2015’s Fifty Shades of Grey and 1986’s Blue Velvet: Both are motion pictures. Both have titles that imply a deep lushness of color that’s perhaps a symbol for something else. What else do they have in common? Well, smart film mind and director Jane Campion has said that the two movies share similar approaches to commenting on taboo aspects of human sexuality.
In an Interview conversation with Fifty Shades of Grey director Sam Taylor-Johnson, Campion cites the reference:
CAMPION: When I first started reading the book, I thought, “Boy, this is so badly written I can hardly believe it.” There were so many infantile oh golly, oh goshes — almost like a teenager writing. But at the same time, as the book went on — I skipped to the end — I realized, actually, it had a lot of depth to it. A surprising amount …
TAYLOR-JOHNSON: Of emotion.
CAMPION: Of depth and weight. It’s a bit like Blue Velvet in that you’ve got these kind of corny characters, but they’re going through some very deep shit.
TAYLOR-JOHNSON: You get pulled into the intensity of what their relationship is, and how it starts is so unconventional and so strange, and you can’t help but sort of get curious and aware …
CAMPION: In my book, love is about trust and attention.

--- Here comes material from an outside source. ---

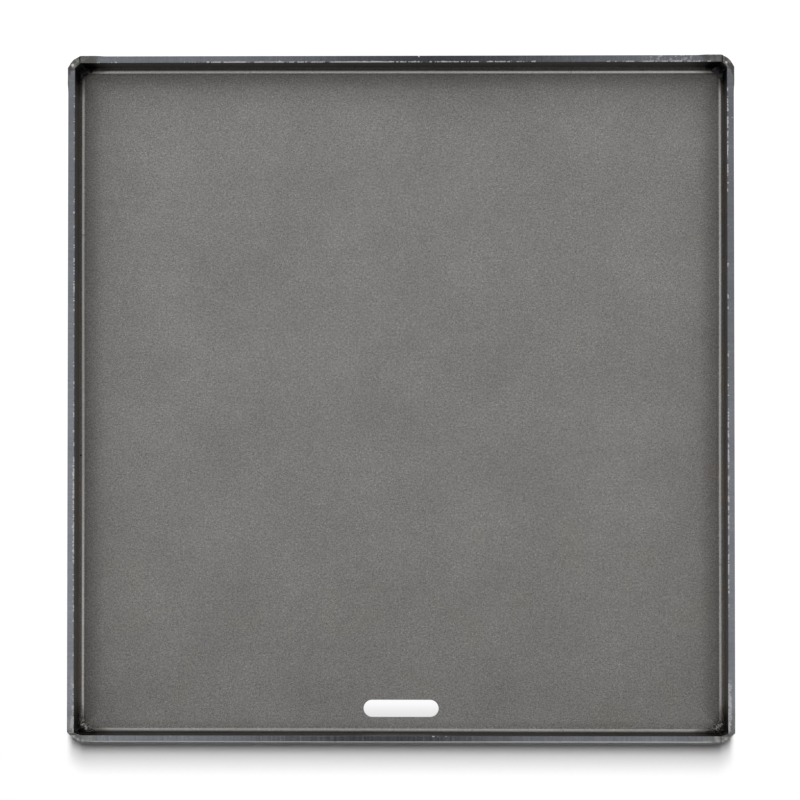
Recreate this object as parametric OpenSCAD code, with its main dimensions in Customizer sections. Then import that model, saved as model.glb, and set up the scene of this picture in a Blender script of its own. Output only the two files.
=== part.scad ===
// Drop-in flat top griddle. One heavy steel plate is folded up on all four sides into a
// shallow tray, with a grease slot near the front. The four open corners are closed with
// weld: an upright seam between the flange ends, and a root fill over the fold relief.
// Millimetres, +Z up, front (slot side) towards -Y, origin at the centre of the underside.

/* [Plate] */
// Width across the outer faces of the two side flanges
pan_w = 457.2; // [300:0.1:620]
// Length between the outer faces of the front and back flanges
pan_l = 471; // [300:0.5:640]
// Height from the underside to the rim
pan_h = 30.2; // [24:0.1:60]
// Thickness of the plate
plate_t = 4.76; // [3.5:0.01:5.5]
// Inside radius of the four folds
fold_r = 4.76; // [3.5:0.01:5.5]

/* [Grease slot] */
// Length of the slot from end to end
slot_l = 52; // [20:0.5:120]
// Width of the slot, which is also the diameter of its round ends
slot_w = 12; // [6:0.5:16]
// Distance from the front face to the middle of the slot
slot_from_front = 21.3; // [20:0.1:60]

/* [Back corners] */
// Distance from the side face to the end of the back flange
back_gap_x = 8.4; // [6.5:0.1:9]
// Distance from the back face to the end of the side flange
back_gap_y = 8.1; // [6.5:0.1:9]
// How far the back seams swell out past a straight line between the flanges
back_bulge = 1.4; // [0.2:0.1:2]
// How far the weld that laps over the outer faces stands proud of them
cap_t = 0.45; // [0.2:0.05:0.8]
// Full-thickness length of that lap along each flange
cap_l = 10; // [4:0.5:16]
// Length over which the lap thins out to nothing
cap_taper = 8; // [4:0.5:12]

/* [Front corners] */
// Distance from the side face to the end of the front flange
front_gap_x = 9.2; // [6.5:0.1:9.4]
// Distance from the front face to the end of the side flange
front_gap_y = 6.1; // [6:0.1:9]

/* [Corner relief] */
// Width of the diagonal relief notch at the foot of each corner
relief_w = 9.9; // [8:0.1:11]
// Distance from the outer corner point to the inner edge of the notch
relief_reach = 16; // [14:0.1:20]

/* [Hidden] */
$fn = 96;
// Outside radius of the folds, which is also the height of the fold zone
fold_ro = fold_r + plate_t;
// How far cutting tools run past the faces they cut
over = 2;
// Flush width of a back seam beside each flange end, before it starts to swell
seam_lip = 0.4;
// Slope of the root fill, from the floor up to the top of the fold zone
root_run = relief_reach - (plate_t + back_gap_y) / sqrt(2);
root_slope = atan((fold_ro - plate_t) / root_run);
PLATE_GREY = [0.46, 0.46, 0.45];
SEAM_GREY = [0.40, 0.40, 0.41];
ROOT_GREY = [0.27, 0.26, 0.27];

// A block outline, standing on its lower edge, with its two lower corners rounded.
module folded_outline(width, height, r) {
    translate([-width / 2, r]) square([width, height - r]);
    translate([-width / 2 + r, 0]) square([width - 2 * r, height]);
    for (side = [-1, 1]) translate([side * (width / 2 - r), r]) circle(r);
}

// An outline drawn in width and height, run along Y between two stations.
module run_along_y(from, to) {
    translate([0, to, 0]) rotate([90, 0, 0]) linear_extrude(to - from) children();
}

// An outline drawn in width and height, run along X between two stations.
module run_along_x(from, to) {
    translate([from, 0, 0]) rotate([90, 0, 90]) linear_extrude(to - from) children();
}

// The floor with the left and right flanges folded up from it.
module side_flanges() {
    difference() {
        run_along_y(-pan_l / 2 + front_gap_y, pan_l / 2 - back_gap_y)
            folded_outline(pan_w, pan_h, fold_ro);
        translate([0, 0, plate_t])
            run_along_y(-pan_l / 2, pan_l / 2)
                folded_outline(pan_w - 2 * plate_t, pan_h, fold_r);
    }
}

// A flange across the tray with its share of the floor, at the front or at the back.
module end_flange(side, gap_x) {
    reach = pan_w / 2 - gap_x;
    intersection() {
        difference() {
            run_along_x(-reach, reach) folded_outline(pan_l, pan_h, fold_ro);
            translate([0, 0, plate_t])
                run_along_x(-pan_w / 2, pan_w / 2)
                    folded_outline(pan_l - 2 * plate_t, pan_h, fold_r);
        }
        translate([-pan_w / 2, side > 0 ? 0 : -pan_l, -over]) cube([pan_w, pan_l, pan_h + 2 * over]);
    }
}

// The obround slot through the floor.
module grease_slot() {
    half = slot_l / 2 - slot_w / 2;
    translate([0, -pan_l / 2 + slot_from_front, -over]) {
        for (end = [-1, 1])
            translate([end * half, 0, 0]) cylinder(d = slot_w, h = plate_t + 2 * over);
        translate([-half, -slot_w / 2, 0]) cube([2 * half, slot_w, plate_t + 2 * over]);
    }
}

// Puts its children at one corner, with +X and +Y pointing inwards along the flanges.
module at_corner(side_x, side_y) {
    translate([side_x * pan_w / 2, side_y * pan_l / 2, 0])
        mirror([side_x > 0 ? 1 : 0, 0, 0])
            mirror([0, side_y > 0 ? 1 : 0, 0])
                children();
}

// The diagonal notch that lets two neighbouring folds be made without tearing.
module relief_notch(from_z, to_z) {
    translate([0, 0, from_z])
        rotate([0, 0, 45])
            translate([0, -relief_w / 2, 0])
                cube([relief_reach, relief_w, to_z - from_z]);
}

// Everything within the outer skin of the tray, with its folds but no hollow.
module outer_skin() {
    intersection() {
        run_along_y(-pan_l / 2, pan_l / 2) folded_outline(pan_w, pan_h, fold_ro);
        run_along_x(-pan_w / 2, pan_w / 2) folded_outline(pan_l, pan_h, fold_ro);
    }
}

// Plan of the metal that joins the two flange ends, out to the square corner point.
module corner_plan(gap_x, gap_y) {
    polygon([[0, 0], [0, gap_y], [plate_t, gap_y], [gap_x, plate_t], [gap_x, 0]]);
}

// Plan of a front seam: the corner point is ground off straight across.
module flat_seam_plan() {
    polygon([
        [0, front_gap_y], [plate_t, front_gap_y], [front_gap_x, plate_t], [front_gap_x, 0]
    ]);
}

// Plan of a back seam: its outside is an arc that starts just past each flange end.
module swollen_seam_plan() {
    foot = [back_gap_x - seam_lip, back_gap_y - seam_lip];
    chord = norm(foot);
    r = (chord * chord / 4 + back_bulge * back_bulge) / (2 * back_bulge);
    intersection() {
        corner_plan(back_gap_x, back_gap_y);
        translate(foot / 2)
            rotate(atan2(-foot[1], foot[0]))
                translate([0, r - back_bulge]) circle(r);
    }
}

// Plan of the thin lap of weld over the outer face of one flange.
module lap_plan(gap) {
    polygon([
        [-cap_t, gap - seam_lip], [-cap_t, gap + cap_l], [0, gap + cap_l + cap_taper],
        [0, gap], [seam_lip, gap], [seam_lip, gap - seam_lip]
    ]);
}

// The folded plate: floor, four flanges and the slot, all one piece of steel.
module griddle_pan() {
    color(PLATE_GREY)
        difference() {
            union() {
                side_flanges();
                end_flange(1, back_gap_x);
                end_flange(-1, front_gap_x);
            }
            grease_slot();
            for (side_x = [-1, 1], side_y = [-1, 1])
                at_corner(side_x, side_y) relief_notch(-over, fold_ro);
        }
}

// An upright back seam, swollen outside and lapped over both outer faces.
module back_corner_weld(side_x) {
    color(SEAM_GREY)
        union() {
            at_corner(side_x, 1)
                translate([0, 0, fold_ro])
                    linear_extrude(pan_h - fold_ro) {
                        swollen_seam_plan();
                        lap_plan(back_gap_y);
                        mirror([1, -1]) lap_plan(back_gap_x);
                    }
            intersection() {
                outer_skin();
                at_corner(side_x, 1) linear_extrude(fold_ro) swollen_seam_plan();
            }
        }
}

// An upright front seam, ground flat across the corner.
module front_corner_weld(side_x) {
    color(SEAM_GREY)
        intersection() {
            outer_skin();
            at_corner(side_x, -1) linear_extrude(pan_h) flat_seam_plan();
        }
}

// The weld that fills a relief notch and slopes up into the corner behind the seam.
module root_weld(side_x, side_y, gap_x, gap_y) {
    color(ROOT_GREY)
        difference() {
            intersection() {
                outer_skin();
                at_corner(side_x, side_y) relief_notch(0, fold_ro);
            }
            at_corner(side_x, side_y) {
                translate([0, 0, -over]) linear_extrude(pan_h) corner_plan(gap_x, gap_y);
                rotate([0, 0, 45])
                    translate([relief_reach, -relief_w, plate_t])
                        rotate([0, root_slope, 0])
                            translate([-2 * relief_reach, 0, 0])
                                cube([3 * relief_reach, 2 * relief_w, pan_h]);
            }
        }
}

griddle_pan();
back_corner_weld(-1);  // corner_weld_back_left
back_corner_weld(1);  // corner_weld_back_right
front_corner_weld(-1);  // corner_weld_front_left
front_corner_weld(1);  // corner_weld_front_right
root_weld(-1, 1, back_gap_x, back_gap_y);  // root_weld_back_left
root_weld(1, 1, back_gap_x, back_gap_y);  // root_weld_back_right
root_weld(-1, -1, front_gap_x, front_gap_y);  // root_weld_front_left
root_weld(1, -1, front_gap_x, front_gap_y);  // root_weld_front_right
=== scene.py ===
"""Looks of the flat top griddle: a tray folded from one steel plate, with welded corners.

Metres, +Z up, the grease slot towards -Y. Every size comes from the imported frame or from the
named values below, which repeat the design's own sizes.
"""

import math
import random

import bmesh
import bpy
from mathutils import Matrix, Vector, noise

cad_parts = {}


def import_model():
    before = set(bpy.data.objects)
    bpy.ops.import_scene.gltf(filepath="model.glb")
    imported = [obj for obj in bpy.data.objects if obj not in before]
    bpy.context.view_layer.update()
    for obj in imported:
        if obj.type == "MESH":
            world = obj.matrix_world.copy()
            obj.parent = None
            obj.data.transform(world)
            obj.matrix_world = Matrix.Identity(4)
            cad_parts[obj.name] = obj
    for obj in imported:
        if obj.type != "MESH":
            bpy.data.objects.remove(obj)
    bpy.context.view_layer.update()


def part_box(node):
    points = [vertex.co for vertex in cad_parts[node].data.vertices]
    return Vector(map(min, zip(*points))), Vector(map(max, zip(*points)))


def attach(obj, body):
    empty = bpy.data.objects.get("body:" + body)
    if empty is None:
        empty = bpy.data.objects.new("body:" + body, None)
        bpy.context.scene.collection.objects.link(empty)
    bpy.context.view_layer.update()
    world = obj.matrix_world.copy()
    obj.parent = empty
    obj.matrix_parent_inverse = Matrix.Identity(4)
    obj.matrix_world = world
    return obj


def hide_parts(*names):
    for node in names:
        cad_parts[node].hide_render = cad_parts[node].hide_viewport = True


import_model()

# ------------ sizes, in metres
MM = 0.001
PAN_LO, PAN_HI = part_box("griddle_pan")
HALF_W = (PAN_HI[0] - PAN_LO[0]) / 2
HALF_L = (PAN_HI[1] - PAN_LO[1]) / 2
RIM_Z = PAN_HI[2]
PLATE_T = 4.76 * MM
# Inside and outside radius of the folds, and where the folds leave the flat floor
FOLD_RI = 4.76 * MM
FOLD_RO = PLATE_T + FOLD_RI
TANGENT_X, TANGENT_Y = HALF_W - FOLD_RO, HALF_L - FOLD_RO
SLOT_L = 52 * MM
SLOT_W = 12 * MM
SLOT_Y = -HALF_L + 21.3 * MM
# From the neighbouring outer face to each flange's end, at the back and at the front
BACK_GAP_X, BACK_GAP_Y = 8.4 * MM, 8.1 * MM
FRONT_GAP_X, FRONT_GAP_Y = 9.2 * MM, 6.1 * MM
# How far the back seams swell, and how far their laps over the outer faces stand proud
BACK_BULGE = 1.4 * MM
LAP_T = 0.45 * MM
LAP_RUN, LAP_TAPER = 18 * MM, 8 * MM
# How far in from each corner the root weld meets the floor
FILL_REACH = {
    "back_left": 14.6 * MM,
    "back_right": 15.1 * MM,
    "front_left": 14.1 * MM,
    "front_right": 14.5 * MM,
}
FILL_SLOPE = 0.62
# How far the burr on the cut edge stands above the rest of the rim
BURR = 0.07 * MM
# Radius ground on the outer corner of the side flanges' front ends
GROUND_R = 1.4 * MM
# Where the folding tool's segments met, along each fold
TOOL_JOINTS = {
    "left": (114 * MM,),
    "right": (-115 * MM,),
    "back": (-105 * MM, 118 * MM),
    "front": (-114 * MM, 49 * MM, 112 * MM),
}
# The plate's materials, by their place in its list
FACE, EDGE, OUTSIDE = range(3)
# How far a hidden face of weld metal is sunk behind the face of the plate beside it
SUNK = 0.06 * MM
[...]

In this story, it’s ritualized into bondage and S&M … I think it opened up a whole well of women to understanding sexuality beyond what’s sometimes called “flower sex.”
TAYLOR-JOHNSON: Also how to use it as their own empowerment in allowing to play with roles — submissive or dominant.

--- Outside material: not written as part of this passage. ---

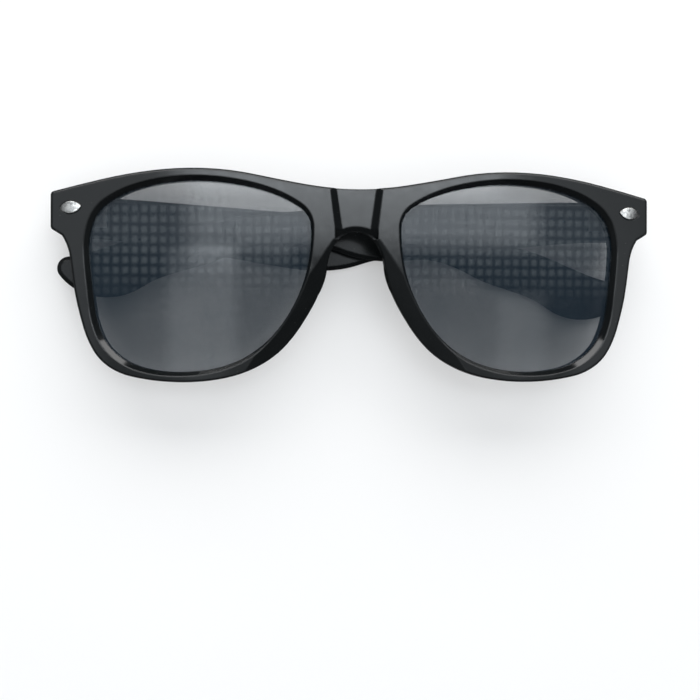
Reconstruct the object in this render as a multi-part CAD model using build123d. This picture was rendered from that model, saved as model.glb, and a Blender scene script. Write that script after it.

CAMPION: I’m very interested in those roles and those ideas, which are not really fashionable for feminists, but I think that part of the nature of love in general is that it is necessary for both partners to submit. It makes a man a man to submit to the feminine, and vice versa.
Try making the comparison to your friend’s movie-snob boyfriend. It’ll go over very well and no one will get huffy at all.